There are at least 2 major differences relevant to message processing:
1) Erlang runs in a VM which provides preemptive scheduling and builtin message flow control (sending a message costs proportional to the receiver mbox size)
2) Unlike other VM languages, Erlang VM provides per-process heap, which helps to eliminate VM pauses. None of JVM based solutions can provide low latency processing unless you manage the heap by hand.
As people said before, Erlang combines several traits in a nice package, which is hard to beat.
There are other differences in the language as well. Bing a functional language with TCO it allows you to implement a lot of algorithms which will be cumbersome in imperative languages. Powerful pattern matching capabilities allow one to structure the program in a clean way, and pattern matching on binaries makes most binary protocol parsers one-liners.
I've barely touched either language myself, but my understanding is that you can do almost anything you could do in C in Go, whereas Erlang is much more restricted in how it lets you communicate between processes, so there's more of a guarantee of fault-tolerance in Erlang. I could be completely wrong, though, so please don't take this at face value.

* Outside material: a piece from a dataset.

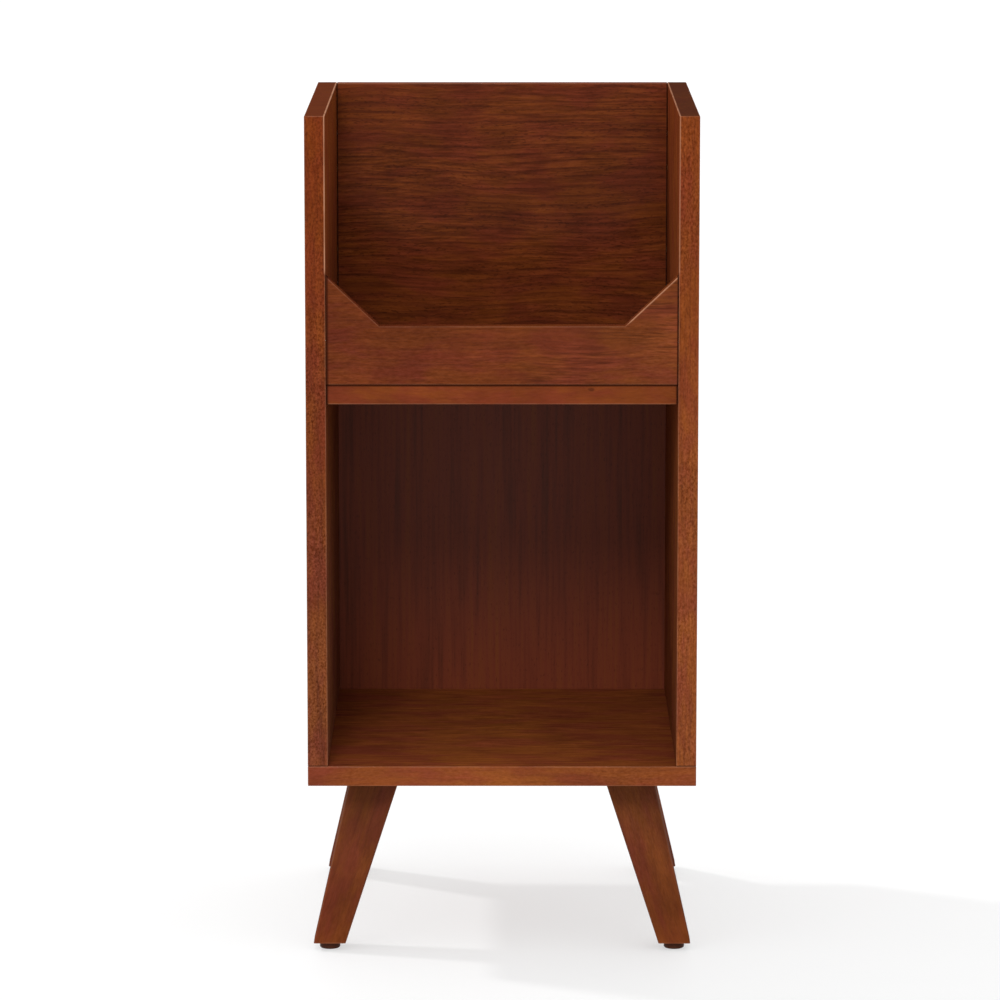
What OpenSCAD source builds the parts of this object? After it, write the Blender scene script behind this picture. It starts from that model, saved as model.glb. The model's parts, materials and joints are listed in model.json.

In a sense, yes. Luwak was just basically plain-old Riak with some support for huge files. CS is a full solution for storing large assets, along with multitenancy, role management, reporting, monitoring and pretty much anything else you'd expect from a cloud store like S3.
I hear that. Riak docs used to famously suck-out-loud. It wasn't that the information was bad, it's just that no one had the time to devote to making them clean, consistent, or easy to navigate (ie. Info Arch).
Now we have some of the best NoSQL docs[1] around (clearly there's still more to do). A nice side-effect of cleaner navigation is that PRs to our repo[2] have increased dramatically.